> [Data lines]
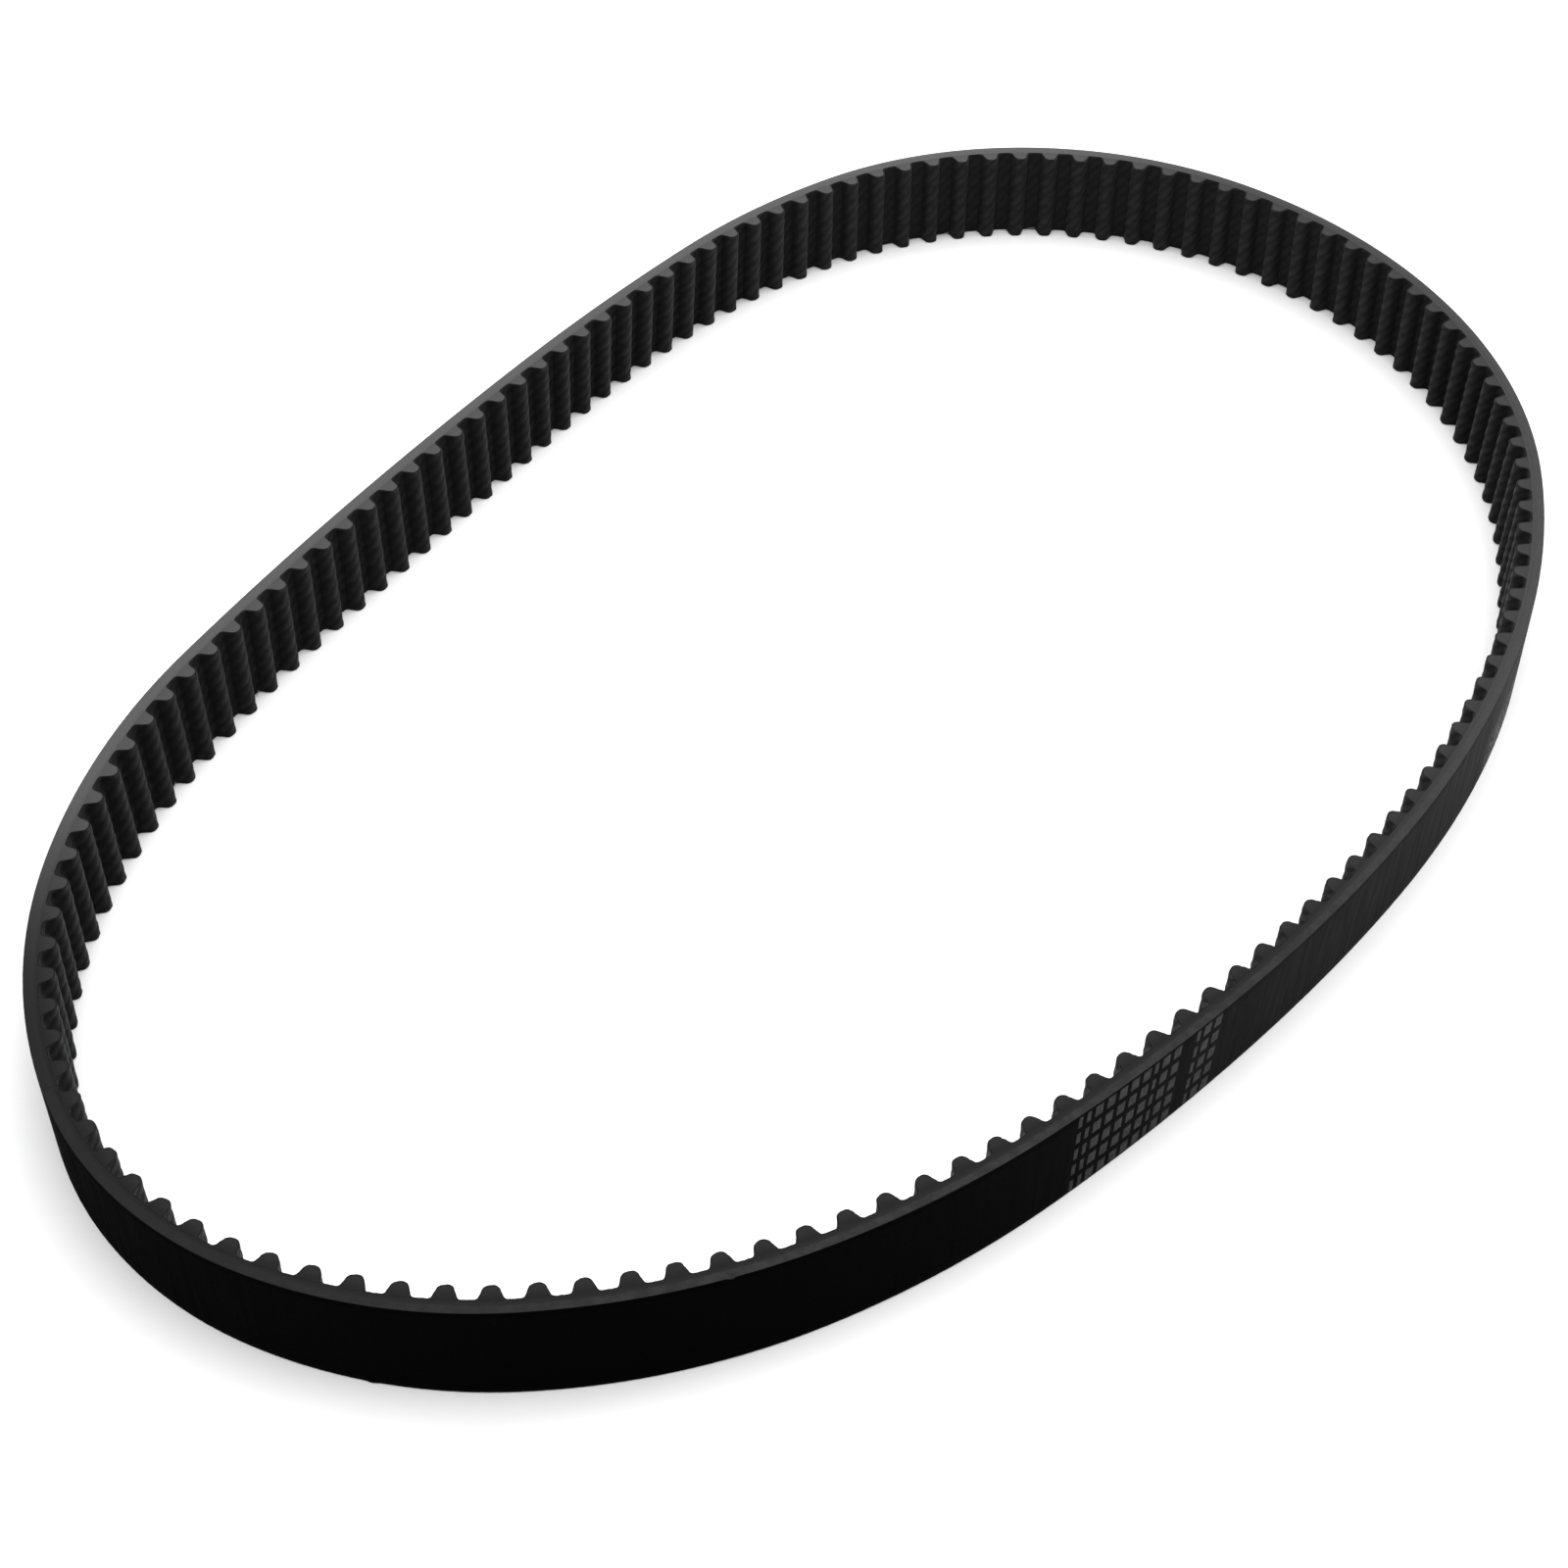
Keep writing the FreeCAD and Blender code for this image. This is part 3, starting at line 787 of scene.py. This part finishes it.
def backing_material():
    n = Nodes("backing_rubber")
    rest = n.attribute("rest")
    along, depth, height = n.split(n.attribute("belt"))
    cut = n.attribute("cut", "Fac")
    streaks = n.noise(n.scaled(rest, (1.0, 1.0, 0.04)), 1.1, 5.0, 0.6)
    grain = n.noise(rest, 6.0, 3.0, 0.6)
    face = backing_face(n, rest, along, height, streaks)
    edge = backing_cut(n, rest, along, depth, grain)
    rough = n.math("ADD", n.ramp(streaks, 0.3, 0.7, 0.40, 0.50), n.math("MULTIPLY", cut, 0.12))
    shine = n.math("ADD", n.ramp(along, *SHINE, 0.0002, 0.004), n.math("MULTIPLY", cut, 0.06))
    normal = n.bump(streaks, 0.08, 0.0002)
    normal = n.bump(grain, 0.15, 0.00006, normal)
    return n.set(Base_Color=n.mix(n.ramp(cut, 0.3, 1.0), face, edge), Roughness=rough,
                 Specular_IOR_Level=shine, Normal=normal)


def tooth_material():
    n = Nodes("tooth_rubber")
    rest = n.attribute("rest")
    along, depth, _ = n.split(n.attribute("belt"))
    grain = n.noise(rest, 5.0, 4.0, 0.65)
    cloudy = n.noise(rest, 0.9, 3.0, 0.5)
    level = n.math("ADD", depth, n.math("MULTIPLY", n.math("SUBTRACT", cloudy, 0.5), 1.5))
    colour = n.mix(n.ramp(level, 0.8, 3.4), grey(TOOTH_TONES[0]), grey(TOOTH_TONES[1]))
    colour = n.mix(n.ramp(grain, 0.4, 0.8, 0.0, 0.5), colour, grey(TOOTH_GRAIN))
    # painted light on the teeth's cut edges round the wide bend and along the far side
    colour = with_painted_edge_light(n, along, colour, 0.45)
    normal = n.bump(grain, 0.25, 0.00008)
    return n.set(Base_Color=colour, Roughness=0.62, Specular_IOR_Level=0.06, Normal=normal)


def facing_colour(n, rest, run, depth, fuzz):
    """Colour of the cloth, with painted shade in the valleys of its weave and on the lands between the
    teeth.
    """
    rim = n.attribute("rim", "Fac")
    rib = n.attribute("rib", "Fac")
    uneven = n.noise(rest, 0.45, 4.0, 0.6)
    # painted shade: the lands darker than the tips, and the valleys between the ribs darker than the ribs
    tooth = n.ramp(depth, 1.2, 3.5)
    low = n.mix(tooth, grey(CLOTH_LOW[0]), grey(CLOTH_LOW[1]))
    high = n.mix(tooth, grey(CLOTH_HIGH[0]), grey(CLOTH_HIGH[1]))
    colour = n.mix(n.ramp(rib, 0.25, 0.95), low, high)
    colour = n.mix(n.ramp(uneven, 0.35, 0.7, 0.0, 0.25), colour, grey(CLOTH_UNEVEN))
    # the cloth darker from here on to the seam, most on the tips
    dim_tips = n.math("MULTIPLY", n.ramp(run, *teeth(DARKER_TIPS)), n.ramp(depth, 1.6, 3.6, 0.25, 0.60))
    colour = n.mix(dim_tips, colour, grey(CLOTH_DARK))
    shade = between(n, run, teeth(SHADED_CLOTH[0]), teeth(SHADED_CLOTH[1]))
    dark = n.math("ADD", n.ramp(run, *teeth(DARK_CLOTH), 0.0, 0.45), n.math("MULTIPLY", shade, 0.35))
    colour = n.mix(dark, colour, grey(CLOTH_DARK))
    # the lands paler along this stretch
    pale_stretch = between(n, run, teeth(PALE_LANDS[0]), teeth(PALE_LANDS[1]))
    pale = n.math("MULTIPLY", pale_stretch, n.ramp(depth, 2.6, 1.2, 0.0, 0.65))
    colour = n.mix(pale, colour, grey(CLOTH_PALE))
    colour = n.mix(n.ramp(fuzz, 0.62, 0.75, 0.0, 0.2), colour, grey(CLOTH_FUZZ))
    colour = n.mix(n.ramp(rim, 0.2, 1.0, 0.0, 0.8), colour, grey(CLOTH_RIM))
    return n.mix(n.ramp(rib, 1.5, 1.9), colour, grey(THREAD_TONE))


def facing_material():
    n = Nodes("nylon_facing")
    rest = n.attribute("rest")
    run, depth, height = n.split(n.attribute("belt"))
    threads = n.math("SINE", n.math("MULTIPLY", height, TURN / WARP))
    picks = n.math("SINE", n.math("MULTIPLY", run, TURN * PICKS / RUN))
    weave = n.math("ADD", n.math("MULTIPLY", threads, picks), n.math("MULTIPLY", picks, 0.6))
    fuzz = n.noise(rest, 9.0, 2.0, 0.6)
    colour = facing_colour(n, rest, run, depth, fuzz)
    normal = n.bump(weave, 0.35, 0.00007)
    normal = n.bump(fuzz, 0.3, 0.00006, normal)
    rough = n.ramp(n.attribute("rib", "Fac"), 0.0, 1.0, 0.85, 0.55)
    return n.set(Base_Color=colour, Roughness=rough, Specular_IOR_Level=0.10, Normal=normal,
                 Sheen_Weight=0.02, Sheen_Roughness=0.5)


def cord_material():
    n = Nodes("tensile_cord")
    along, around, _ = n.split(n.attribute("belt"))
    twist = n.math("SINE", n.math("ADD", n.math("MULTIPLY", along, 3.0), n.math("MULTIPLY", around, 2.0)))
    colour = n.mix(n.ramp(twist, -0.6, 0.8), CORD_DARK, CORD_LIGHT)
    return n.set(Base_Color=colour, Roughness=0.6, Normal=n.bump(twist, 0.4, 0.0001))


def ink_material():
    n = Nodes("print_ink")
    rest = n.attribute("rest")
    worn = n.noise(rest, 1.0, 5.0, 0.7)
    speckle = n.noise(rest, 7.0, 2.0, 0.6)
    colour = n.mix(n.ramp(worn, 0.42, 0.56), grey(INK_TONES[0]), grey(INK_TONES[1]))
    colour = n.mix(n.ramp(speckle, 0.48, 0.60, 0.0, 0.7), colour, grey(INK_TONES[0]))
    return n.set(Base_Color=colour, Roughness=0.6, Specular_IOR_Level=0.1,
                 Normal=n.bump(speckle, 0.2, 0.00004))


def floor_material():
    n = Nodes("studio_floor")
    coords = n.tree.nodes.new("ShaderNodeTexCoord").outputs["Object"]
    cloud = n.noise(coords, 3.0, 3.0, 0.5)
    colour = n.mix(cloud, grey(FLOOR_TONES[0]), grey(FLOOR_TONES[1]))
    return n.set(Base_Color=colour, Roughness=0.95, Specular_IOR_Level=0.0)


# ---- Assembly ----

def span_ends():
    """The teeth where one span ends and the next begins."""
    middles = [0]
    for index in range(1, len(STRETCHES) - 1):
        middles.append((STARTS[index] + STARTS[index + 1]) // 2)
    return middles + [TEETH]


def make_belt():
    backing = backing_material()
    rubber = tooth_material()
    cloth = facing_material()
    cord = cord_material()
    ink = ink_material()
    ends = span_ends()
    for index in range(len(STRETCHES) - 1):
        first, last = ends[index], ends[index + 1]
        here, there = STRETCHES[index], STRETCHES[index + 1]
        label = str(index + 1)
        layers = [
            (make_back("belt_back_" + label, first, last, backing), "backing_", "backing_rubber"),
            (make_cords("belt_cords_" + label, first, last, cord), "cords_", "tensile_cord"),
            (make_teeth("belt_teeth_" + label, first, last, rubber), "teeth_", "tooth_rubber"),
            (make_facing("belt_facing_" + label, first, last, cloth), "facing_", "nylon_facing"),
        ]
        for obj, node, slot in layers:
            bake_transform(obj)
            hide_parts(node + here, node + there)
        if there == "near_side_2":
            marks = make_marks("belt_print_bars", ink)
            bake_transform(marks)
            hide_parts("print_marks")


# ---- Studio, in metres ----

FLOOR_SIZE = 3.0
FLOOR_STEPS = 12
FLOOR_TOP = -0.0002

CAMERA_AT = (-0.317917, -0.341374, 0.425716)
CAMERA_HEADING = 45.6434       # degrees
CAMERA_DOWN = 44.1019
CAMERA_ROLL = 2.6517
CAMERA_LENS = 66.0035          # millimetres
CAMERA_SENSOR = 36.0
CAMERA_SHIFT = -0.0625
CAMERA_RANGE = (0.01, 50.0)

SKY = 0.50
LIGHTS = [                     # (name, where, aim, size, watts)
    ("top", (0.0, 0.0, 1.6), (0.0, 0.0, 0.0), 2.2, 42.0),
    ("right", (1.3, -0.30, 0.34), (0.0, 0.03, 0.01), 0.7, 15.0),
    ("behind", (1.3, 1.3, 0.9), (0.05, 0.05, 0.0), 0.9, 9.0),
]


def make_floor():
    mesh = bpy.data.meshes.new("studio_floor")
    bm = bmesh.new()
    bmesh.ops.create_grid(bm, x_segments=FLOOR_STEPS, y_segments=FLOOR_STEPS, size=FLOOR_SIZE)
    bm.to_mesh(mesh)
    bm.free()
    mesh.materials.append(floor_material())
    floor = bpy.data.objects.new("studio_floor", mesh)
    floor.location.z = FLOOR_TOP
    bpy.context.scene.collection.objects.link(floor)


def make_camera():
    data = bpy.data.cameras.new("camera")
    data.lens = CAMERA_LENS
    data.sensor_width = CAMERA_SENSOR
    data.shift_x = CAMERA_SHIFT
    data.clip_start, data.clip_end = CAMERA_RANGE
    obj = bpy.data.objects.new("camera", data)
    heading = math.radians(CAMERA_HEADING)
    down = math.radians(CAMERA_DOWN)
    roll = math.radians(CAMERA_ROLL)
    ahead = Vector((math.cos(down) * math.cos(heading), math.cos(down) * math.sin(heading), -math.sin(down)))
    level = ahead.cross(Vector((0, 0, 1))).normalized()
    upright = level.cross(ahead)
    right = level * math.cos(roll) + upright * math.sin(roll)
    up = upright * math.cos(roll) - level * math.sin(roll)
    turned = Matrix((right, up, -ahead)).transposed().to_4x4()
    obj.matrix_world = Matrix.Translation(CAMERA_AT) @ turned
    bpy.context.scene.collection.objects.link(obj)
    bpy.context.scene.camera = obj


def make_light():
    world = bpy.data.worlds.new("studio")
    world.use_nodes = True
    sky = world.node_tree.nodes["Background"]
    sky.inputs[0].default_value = grey(1.0)
    sky.inputs[1].default_value = SKY
    bpy.context.scene.world = world
    for name, where, aim, size, watts in LIGHTS:
        data = bpy.data.lights.new(name, "AREA")
        data.shape = "SQUARE"
        data.size = size
        data.energy = watts
        obj = bpy.data.objects.new(name, data)
        obj.location = where
        obj.rotation_euler = (Vector(aim) - Vector(where)).to_track_quat("-Z", "Y").to_euler()
        bpy.context.scene.collection.objects.link(obj)


make_belt()
make_floor()
make_camera()
make_light()
bpy.context.scene.view_settings.view_transform = "Standard"
bpy.context.view_layer.update()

> [Exercise directions] Write out exactly, please, the lines beginning at the start of the material and ending with the line that holds "Specular_IOR_Level=shine, Normal=normal)", both included.

> [Expected output]
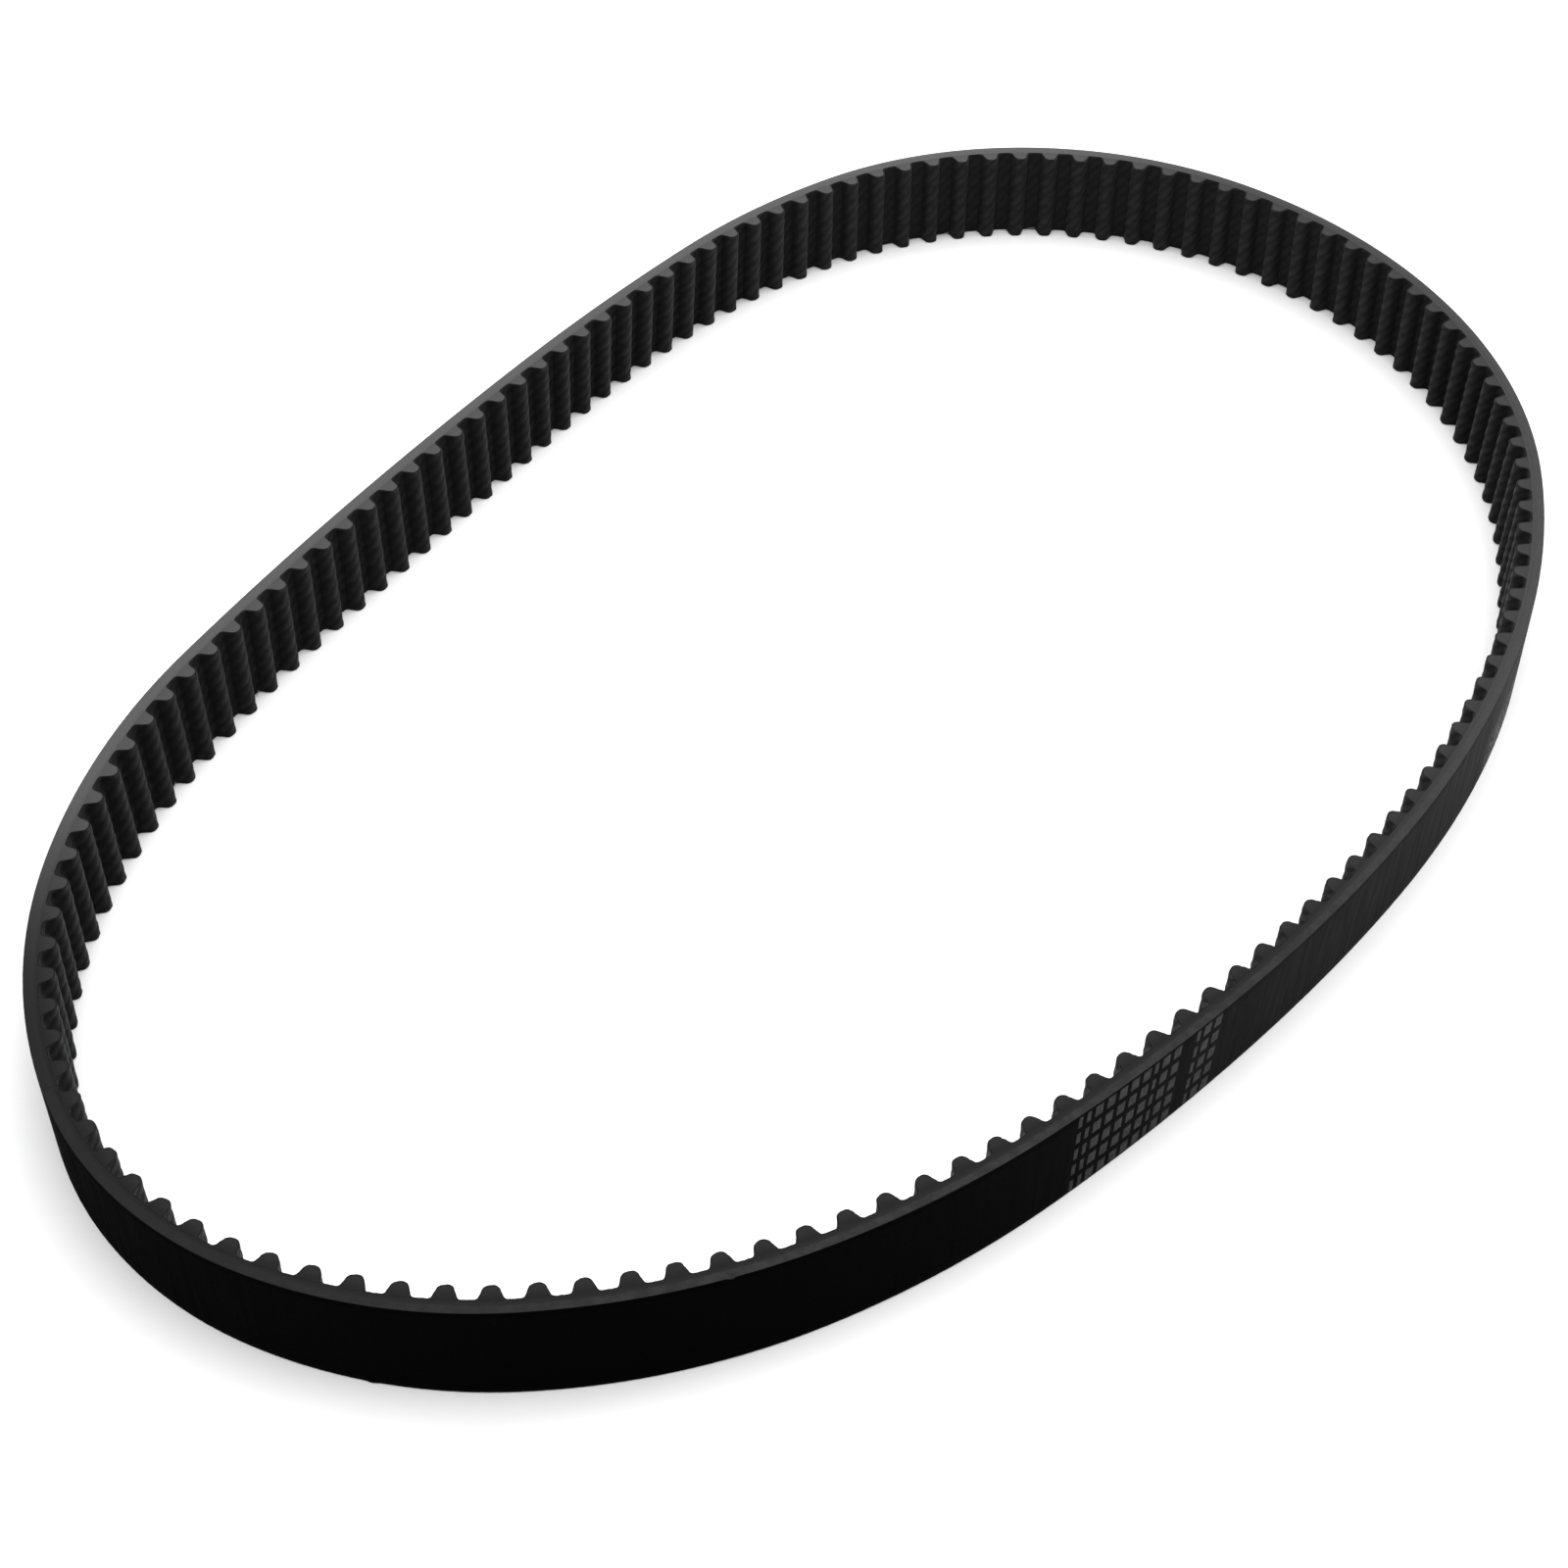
Keep writing the FreeCAD and Blender code for this image. This is part 3, starting at line 787 of scene.py. This part finishes it.
def backing_material():
    n = Nodes("backing_rubber")
    rest = n.attribute("rest")
    along, depth, height = n.split(n.attribute("belt"))
    cut = n.attribute("cut", "Fac")
    streaks = n.noise(n.scaled(rest, (1.0, 1.0, 0.04)), 1.1, 5.0, 0.6)
    grain = n.noise(rest, 6.0, 3.0, 0.6)
    face = backing_face(n, rest, along, height, streaks)
    edge = backing_cut(n, rest, along, depth, grain)
    rough = n.math("ADD", n.ramp(streaks, 0.3, 0.7, 0.40, 0.50), n.math("MULTIPLY", cut, 0.12))
    shine = n.math("ADD", n.ramp(along, *SHINE, 0.0002, 0.004), n.math("MULTIPLY", cut, 0.06))
    normal = n.bump(streaks, 0.08, 0.0002)
    normal = n.bump(grain, 0.15, 0.00006, normal)
    return n.set(Base_Color=n.mix(n.ramp(cut, 0.3, 1.0), face, edge), Roughness=rough,
                 Specular_IOR_Level=shine, Normal=normal)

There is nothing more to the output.